Nessuno le dice chiaramente quale monte ore di faccende domestiche dovranno ripagare quel bell’anello con brillante che lei crede un dono, qualcosa di gratuito, un omaggio alla sua bellezza, al suo fascino.

Oltre alle faccende di casa, c’è naturalmente l’altra ben nota asimmetria nella coppia: l’impegno affettivo di lei, le parole, i gesti, la comprensione che lui – per l’educazione ricevuta – ritiene di poter ricevere gratis, senza alcuna controparte, solo perché è un uomo.

Nelle coppie tradizionali, dove lui lavora fuori casa e lei in casa, c’è in apparenza meno asimmetria, più rispetto se non soggezione per il lavoro di lui, unica fonte di reddito.
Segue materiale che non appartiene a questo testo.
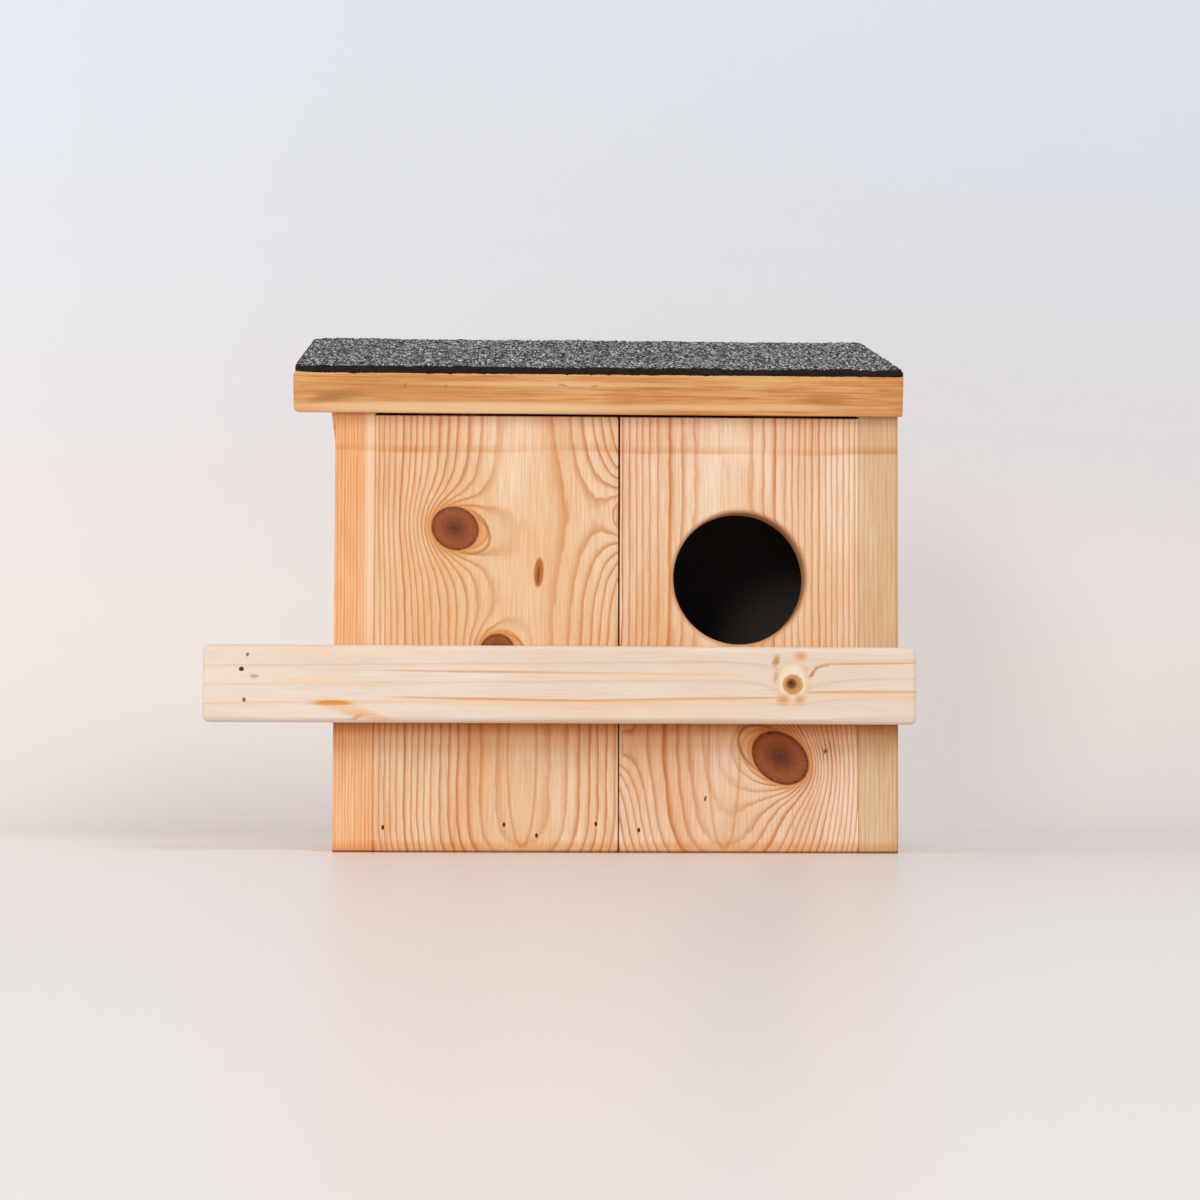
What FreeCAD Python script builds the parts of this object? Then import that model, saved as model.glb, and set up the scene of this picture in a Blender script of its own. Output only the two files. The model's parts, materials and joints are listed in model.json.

E lei, sostanzialmente fuori dall’economia, sembra accontentarsi di più di questo regime di regali. Ma le depressioni tra le casalinghe, il numero di alcolizzate, l’invidia che esse provano per le donne che lavorano, sono una spia che ormai l’ingiustizia economica delle donne ha raggiunto livelli non più sopportabili.

Le donne che lavorano, che entrano in un’economia di mercato, che sanno valutare quanto costa un’ora della loro fatica, entrano molto presto in conflitto con il compagno di affari familiari: pretendono più aiuto e anche più regali, sentendosi spesso sciocche per questa esigenza.

I veri doni tra innamorati sono i primi, le sciocchezze che si scambiano come due bambini, un sasso della riva dove hanno passeggiato insieme, un fiore essiccato di un certo prato ecc.

Quando il rapporto si istituzionalizza, iniziano le prime crepe, le prime dissonanze.

L’abito da sposa, sempre più voluminoso, con strascichi sempre più lunghi con sempre più pizzi è la beffa carnevalesca con cui, per un giorno, si omaggia da regina la serva da domani a sempre.

 

1 – Sottinteso: regalo dell’uomo alla donna. Il regalo da donna a donna è raramente istituzionalizzato. Un esempio è dato da una tradizione abruzzese, per cui la suocera un tempo regalava alla nuora un tipico gioiello a forma di stella in oro o in argento. Questo gioiello è attualmente designato come “la dispettosa” o con altri termini che distorcono l’originario significato amicale del gesto.